PROBLEM REQUIREMENTS:
Below are entries. Reproduce exactly the lines between the line holding "addPart('tie_left', tie(-POST_X, LEFT_TIE), CORD);" and the line holding "obj.parent = rigid_bodies[body]", inclusive, and only those.

[Data extracted from a collection]

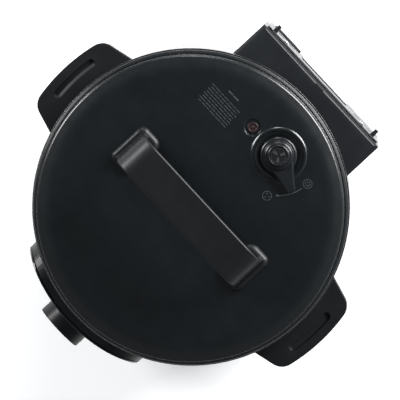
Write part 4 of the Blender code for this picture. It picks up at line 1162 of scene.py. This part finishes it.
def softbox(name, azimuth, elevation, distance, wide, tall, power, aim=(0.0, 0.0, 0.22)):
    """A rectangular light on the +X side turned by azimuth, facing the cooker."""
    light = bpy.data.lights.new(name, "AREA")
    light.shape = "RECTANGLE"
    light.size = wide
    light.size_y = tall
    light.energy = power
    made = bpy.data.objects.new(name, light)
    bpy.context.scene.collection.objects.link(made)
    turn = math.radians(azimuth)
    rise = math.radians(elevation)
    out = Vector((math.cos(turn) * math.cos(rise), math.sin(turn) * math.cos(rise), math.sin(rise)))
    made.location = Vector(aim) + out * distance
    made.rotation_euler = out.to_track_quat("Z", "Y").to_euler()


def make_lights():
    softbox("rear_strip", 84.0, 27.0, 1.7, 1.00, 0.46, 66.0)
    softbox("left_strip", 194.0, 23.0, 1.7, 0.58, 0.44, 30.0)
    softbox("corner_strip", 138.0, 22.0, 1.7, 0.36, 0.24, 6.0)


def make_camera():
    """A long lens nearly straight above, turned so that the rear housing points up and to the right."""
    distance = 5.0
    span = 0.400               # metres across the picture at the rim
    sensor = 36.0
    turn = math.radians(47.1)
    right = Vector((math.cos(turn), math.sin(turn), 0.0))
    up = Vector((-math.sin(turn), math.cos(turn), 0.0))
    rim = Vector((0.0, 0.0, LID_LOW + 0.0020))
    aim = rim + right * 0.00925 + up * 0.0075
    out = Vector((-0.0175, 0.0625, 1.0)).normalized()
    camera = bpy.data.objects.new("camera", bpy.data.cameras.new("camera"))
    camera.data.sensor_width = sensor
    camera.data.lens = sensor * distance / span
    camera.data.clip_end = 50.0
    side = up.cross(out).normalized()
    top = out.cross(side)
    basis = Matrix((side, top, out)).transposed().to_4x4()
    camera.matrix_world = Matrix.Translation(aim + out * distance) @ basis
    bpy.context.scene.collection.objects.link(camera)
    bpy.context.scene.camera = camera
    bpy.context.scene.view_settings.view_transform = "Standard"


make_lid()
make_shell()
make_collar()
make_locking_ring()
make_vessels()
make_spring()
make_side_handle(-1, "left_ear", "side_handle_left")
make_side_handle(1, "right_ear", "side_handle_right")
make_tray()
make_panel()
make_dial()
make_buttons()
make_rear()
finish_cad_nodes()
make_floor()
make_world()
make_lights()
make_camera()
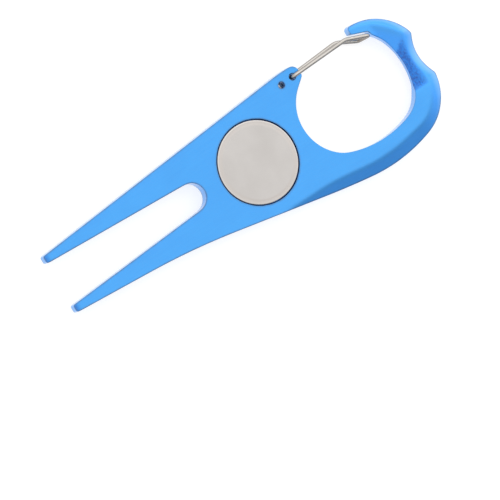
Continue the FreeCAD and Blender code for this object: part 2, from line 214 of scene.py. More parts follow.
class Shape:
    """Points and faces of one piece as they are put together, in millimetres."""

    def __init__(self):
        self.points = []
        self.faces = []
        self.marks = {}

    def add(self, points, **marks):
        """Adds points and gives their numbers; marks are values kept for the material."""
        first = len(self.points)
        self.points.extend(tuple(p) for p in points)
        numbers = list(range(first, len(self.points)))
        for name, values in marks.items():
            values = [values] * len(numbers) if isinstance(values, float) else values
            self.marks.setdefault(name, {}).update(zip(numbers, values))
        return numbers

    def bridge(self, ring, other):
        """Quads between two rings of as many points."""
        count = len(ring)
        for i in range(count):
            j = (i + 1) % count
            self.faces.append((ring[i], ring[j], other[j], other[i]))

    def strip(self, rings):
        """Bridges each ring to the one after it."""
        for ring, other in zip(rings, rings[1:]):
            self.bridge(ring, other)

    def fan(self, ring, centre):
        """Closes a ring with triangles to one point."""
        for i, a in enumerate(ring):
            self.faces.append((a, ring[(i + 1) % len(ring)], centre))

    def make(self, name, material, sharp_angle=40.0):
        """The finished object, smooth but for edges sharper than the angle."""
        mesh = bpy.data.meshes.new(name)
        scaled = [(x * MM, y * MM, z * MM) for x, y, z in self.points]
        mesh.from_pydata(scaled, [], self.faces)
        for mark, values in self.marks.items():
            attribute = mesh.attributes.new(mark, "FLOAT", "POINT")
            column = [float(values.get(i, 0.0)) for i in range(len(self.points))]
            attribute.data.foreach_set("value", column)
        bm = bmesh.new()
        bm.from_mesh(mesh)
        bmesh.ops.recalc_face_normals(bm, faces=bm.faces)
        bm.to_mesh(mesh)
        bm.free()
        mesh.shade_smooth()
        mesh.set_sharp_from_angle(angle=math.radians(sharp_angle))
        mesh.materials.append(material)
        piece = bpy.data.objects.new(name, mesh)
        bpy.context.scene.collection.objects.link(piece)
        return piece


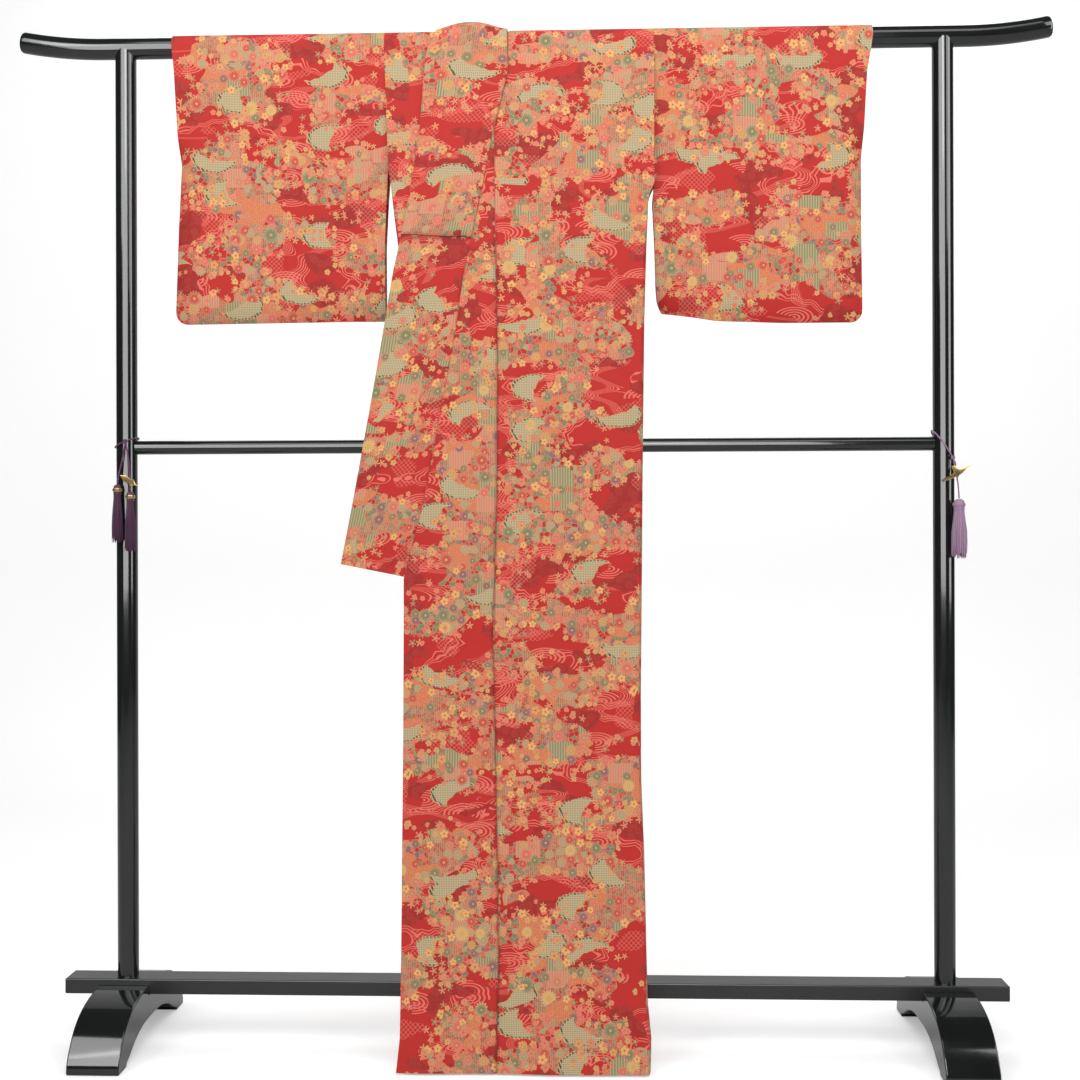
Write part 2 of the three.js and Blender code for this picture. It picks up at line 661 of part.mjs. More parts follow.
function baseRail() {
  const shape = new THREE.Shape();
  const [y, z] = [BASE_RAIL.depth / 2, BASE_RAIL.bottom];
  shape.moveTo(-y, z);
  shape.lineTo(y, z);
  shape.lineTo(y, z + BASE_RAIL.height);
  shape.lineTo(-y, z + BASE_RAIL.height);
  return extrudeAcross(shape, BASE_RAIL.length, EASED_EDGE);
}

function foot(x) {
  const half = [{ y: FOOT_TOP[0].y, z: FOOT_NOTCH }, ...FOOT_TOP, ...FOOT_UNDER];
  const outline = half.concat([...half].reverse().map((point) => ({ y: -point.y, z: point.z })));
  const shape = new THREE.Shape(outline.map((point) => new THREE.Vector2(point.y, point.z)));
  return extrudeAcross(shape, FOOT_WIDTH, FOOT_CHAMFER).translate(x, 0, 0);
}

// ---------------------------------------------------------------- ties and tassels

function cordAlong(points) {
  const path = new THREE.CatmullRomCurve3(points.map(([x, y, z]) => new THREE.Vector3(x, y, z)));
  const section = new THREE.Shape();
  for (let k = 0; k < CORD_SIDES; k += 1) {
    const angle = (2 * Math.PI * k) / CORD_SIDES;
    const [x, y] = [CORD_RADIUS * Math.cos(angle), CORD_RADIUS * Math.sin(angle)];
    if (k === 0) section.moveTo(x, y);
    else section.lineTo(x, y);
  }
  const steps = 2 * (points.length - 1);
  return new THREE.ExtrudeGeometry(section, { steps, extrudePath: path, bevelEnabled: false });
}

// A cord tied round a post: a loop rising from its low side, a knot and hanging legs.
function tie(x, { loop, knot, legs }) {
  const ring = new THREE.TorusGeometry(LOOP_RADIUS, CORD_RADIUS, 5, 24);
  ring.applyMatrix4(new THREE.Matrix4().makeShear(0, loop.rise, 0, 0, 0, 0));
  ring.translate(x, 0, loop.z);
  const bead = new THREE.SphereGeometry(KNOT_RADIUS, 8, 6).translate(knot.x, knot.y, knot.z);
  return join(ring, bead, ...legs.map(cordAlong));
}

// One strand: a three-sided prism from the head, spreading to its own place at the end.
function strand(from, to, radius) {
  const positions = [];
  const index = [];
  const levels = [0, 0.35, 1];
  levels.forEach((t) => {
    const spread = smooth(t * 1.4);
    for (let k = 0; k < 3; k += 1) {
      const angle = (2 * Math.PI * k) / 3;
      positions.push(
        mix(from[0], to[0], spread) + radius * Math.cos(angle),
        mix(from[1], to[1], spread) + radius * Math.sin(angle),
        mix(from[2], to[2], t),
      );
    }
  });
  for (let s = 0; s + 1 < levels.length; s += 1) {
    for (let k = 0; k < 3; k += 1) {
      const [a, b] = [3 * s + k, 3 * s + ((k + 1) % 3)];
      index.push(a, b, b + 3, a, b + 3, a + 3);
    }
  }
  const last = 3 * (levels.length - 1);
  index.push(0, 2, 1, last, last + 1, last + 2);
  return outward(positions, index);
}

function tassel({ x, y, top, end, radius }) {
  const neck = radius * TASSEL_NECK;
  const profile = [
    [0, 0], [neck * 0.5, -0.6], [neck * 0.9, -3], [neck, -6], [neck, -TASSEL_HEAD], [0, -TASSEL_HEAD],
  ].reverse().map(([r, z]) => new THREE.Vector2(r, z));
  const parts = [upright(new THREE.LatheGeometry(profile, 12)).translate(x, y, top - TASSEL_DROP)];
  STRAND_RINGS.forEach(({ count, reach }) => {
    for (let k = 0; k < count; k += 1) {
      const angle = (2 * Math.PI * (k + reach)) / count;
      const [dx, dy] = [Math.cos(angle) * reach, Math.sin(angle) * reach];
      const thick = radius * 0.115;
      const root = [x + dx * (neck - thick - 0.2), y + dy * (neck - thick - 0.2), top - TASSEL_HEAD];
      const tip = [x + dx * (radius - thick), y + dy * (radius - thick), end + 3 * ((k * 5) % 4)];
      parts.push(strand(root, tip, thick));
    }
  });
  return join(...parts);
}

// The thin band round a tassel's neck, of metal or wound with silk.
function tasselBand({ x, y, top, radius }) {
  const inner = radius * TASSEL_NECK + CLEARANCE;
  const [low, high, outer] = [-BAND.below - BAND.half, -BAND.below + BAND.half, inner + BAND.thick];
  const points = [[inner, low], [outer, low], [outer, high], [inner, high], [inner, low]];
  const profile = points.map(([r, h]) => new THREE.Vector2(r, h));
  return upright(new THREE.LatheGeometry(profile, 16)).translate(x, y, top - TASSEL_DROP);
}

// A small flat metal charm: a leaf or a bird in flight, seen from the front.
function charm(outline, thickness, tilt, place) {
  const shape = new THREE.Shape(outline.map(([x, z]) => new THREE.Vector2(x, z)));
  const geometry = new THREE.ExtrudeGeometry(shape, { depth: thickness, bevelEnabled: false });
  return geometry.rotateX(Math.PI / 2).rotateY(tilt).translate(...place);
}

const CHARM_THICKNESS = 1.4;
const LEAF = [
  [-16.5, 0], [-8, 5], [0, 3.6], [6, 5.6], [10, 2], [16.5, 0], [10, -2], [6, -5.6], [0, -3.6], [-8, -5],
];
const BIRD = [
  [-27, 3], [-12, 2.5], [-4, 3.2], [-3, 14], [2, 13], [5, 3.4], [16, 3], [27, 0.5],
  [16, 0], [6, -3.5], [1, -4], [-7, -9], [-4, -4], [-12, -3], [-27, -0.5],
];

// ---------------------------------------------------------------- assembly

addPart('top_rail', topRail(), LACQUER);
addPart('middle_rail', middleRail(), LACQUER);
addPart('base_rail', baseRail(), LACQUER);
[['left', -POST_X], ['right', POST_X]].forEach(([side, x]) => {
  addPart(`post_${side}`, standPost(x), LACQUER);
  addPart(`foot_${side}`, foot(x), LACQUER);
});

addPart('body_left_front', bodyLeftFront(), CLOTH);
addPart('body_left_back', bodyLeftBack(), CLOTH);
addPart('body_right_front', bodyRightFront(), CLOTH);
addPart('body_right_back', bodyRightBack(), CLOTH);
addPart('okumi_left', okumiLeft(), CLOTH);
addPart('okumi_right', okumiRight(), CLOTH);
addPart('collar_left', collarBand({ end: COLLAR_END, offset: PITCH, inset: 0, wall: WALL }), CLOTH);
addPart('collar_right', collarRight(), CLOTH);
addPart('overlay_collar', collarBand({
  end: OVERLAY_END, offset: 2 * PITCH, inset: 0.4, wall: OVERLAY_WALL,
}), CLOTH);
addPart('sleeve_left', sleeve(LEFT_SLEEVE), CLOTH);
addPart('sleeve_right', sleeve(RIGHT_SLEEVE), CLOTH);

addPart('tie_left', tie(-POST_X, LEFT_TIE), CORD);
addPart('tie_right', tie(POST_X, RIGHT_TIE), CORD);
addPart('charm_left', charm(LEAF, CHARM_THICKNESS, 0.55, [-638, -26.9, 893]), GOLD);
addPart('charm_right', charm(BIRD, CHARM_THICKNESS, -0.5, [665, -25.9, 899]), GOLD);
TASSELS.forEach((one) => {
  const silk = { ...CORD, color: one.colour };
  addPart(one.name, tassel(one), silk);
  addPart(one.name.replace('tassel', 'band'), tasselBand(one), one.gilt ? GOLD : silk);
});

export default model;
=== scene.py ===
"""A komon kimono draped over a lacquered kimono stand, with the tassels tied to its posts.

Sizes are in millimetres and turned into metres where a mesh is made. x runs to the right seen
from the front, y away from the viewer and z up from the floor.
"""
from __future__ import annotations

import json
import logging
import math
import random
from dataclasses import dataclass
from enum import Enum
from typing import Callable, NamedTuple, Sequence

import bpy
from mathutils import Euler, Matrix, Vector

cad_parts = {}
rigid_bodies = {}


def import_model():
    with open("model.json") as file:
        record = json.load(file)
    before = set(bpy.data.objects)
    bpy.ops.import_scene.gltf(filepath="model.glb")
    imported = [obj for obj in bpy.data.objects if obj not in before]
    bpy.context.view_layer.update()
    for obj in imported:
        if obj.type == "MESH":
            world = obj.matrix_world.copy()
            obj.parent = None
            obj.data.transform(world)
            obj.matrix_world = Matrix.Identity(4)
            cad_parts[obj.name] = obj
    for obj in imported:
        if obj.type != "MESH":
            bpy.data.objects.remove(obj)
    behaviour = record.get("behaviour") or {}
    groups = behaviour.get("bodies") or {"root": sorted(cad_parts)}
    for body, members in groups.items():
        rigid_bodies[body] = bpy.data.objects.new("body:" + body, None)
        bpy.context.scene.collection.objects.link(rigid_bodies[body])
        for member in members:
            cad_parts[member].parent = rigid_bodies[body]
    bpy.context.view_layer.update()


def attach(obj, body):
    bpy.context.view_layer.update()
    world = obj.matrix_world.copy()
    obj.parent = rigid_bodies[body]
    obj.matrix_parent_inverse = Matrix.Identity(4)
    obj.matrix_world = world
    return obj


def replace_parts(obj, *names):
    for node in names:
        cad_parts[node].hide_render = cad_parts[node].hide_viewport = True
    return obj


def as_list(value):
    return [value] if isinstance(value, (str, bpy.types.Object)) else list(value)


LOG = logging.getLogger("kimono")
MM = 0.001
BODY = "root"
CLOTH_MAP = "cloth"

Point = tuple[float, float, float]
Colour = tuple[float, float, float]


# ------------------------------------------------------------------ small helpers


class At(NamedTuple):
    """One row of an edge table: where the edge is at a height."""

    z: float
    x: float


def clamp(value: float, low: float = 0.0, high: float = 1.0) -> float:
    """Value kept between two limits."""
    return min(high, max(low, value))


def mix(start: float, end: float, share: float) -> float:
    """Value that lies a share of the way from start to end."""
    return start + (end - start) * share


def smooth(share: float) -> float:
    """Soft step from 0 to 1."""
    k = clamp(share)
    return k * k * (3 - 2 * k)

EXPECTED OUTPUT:
addPart('tie_left', tie(-POST_X, LEFT_TIE), CORD);
addPart('tie_right', tie(POST_X, RIGHT_TIE), CORD);
addPart('charm_left', charm(LEAF, CHARM_THICKNESS, 0.55, [-638, -26.9, 893]), GOLD);
addPart('charm_right', charm(BIRD, CHARM_THICKNESS, -0.5, [665, -25.9, 899]), GOLD);
TASSELS.forEach((one) => {
  const silk = { ...CORD, color: one.colour };
  addPart(one.name, tassel(one), silk);
  addPart(one.name.replace('tassel', 'band'), tasselBand(one), one.gilt ? GOLD : silk);
});

export default model;
=== scene.py ===
"""A komon kimono draped over a lacquered kimono stand, with the tassels tied to its posts.

Sizes are in millimetres and turned into metres where a mesh is made. x runs to the right seen
from the front, y away from the viewer and z up from the floor.
"""
from __future__ import annotations

import json
import logging
import math
import random
from dataclasses import dataclass
from enum import Enum
from typing import Callable, NamedTuple, Sequence

import bpy
from mathutils import Euler, Matrix, Vector

cad_parts = {}
rigid_bodies = {}


def import_model():
    with open("model.json") as file:
        record = json.load(file)
    before = set(bpy.data.objects)
    bpy.ops.import_scene.gltf(filepath="model.glb")
    imported = [obj for obj in bpy.data.objects if obj not in before]
    bpy.context.view_layer.update()
    for obj in imported:
        if obj.type == "MESH":
            world = obj.matrix_world.copy()
            obj.parent = None
            obj.data.transform(world)
            obj.matrix_world = Matrix.Identity(4)
            cad_parts[obj.name] = obj
    for obj in imported:
        if obj.type != "MESH":
            bpy.data.objects.remove(obj)
    behaviour = record.get("behaviour") or {}
    groups = behaviour.get("bodies") or {"root": sorted(cad_parts)}
    for body, members in groups.items():
        rigid_bodies[body] = bpy.data.objects.new("body:" + body, None)
        bpy.context.scene.collection.objects.link(rigid_bodies[body])
        for member in members:
            cad_parts[member].parent = rigid_bodies[body]
    bpy.context.view_layer.update()


def attach(obj, body):
    bpy.context.view_layer.update()
    world = obj.matrix_world.copy()
    obj.parent = rigid_bodies[body]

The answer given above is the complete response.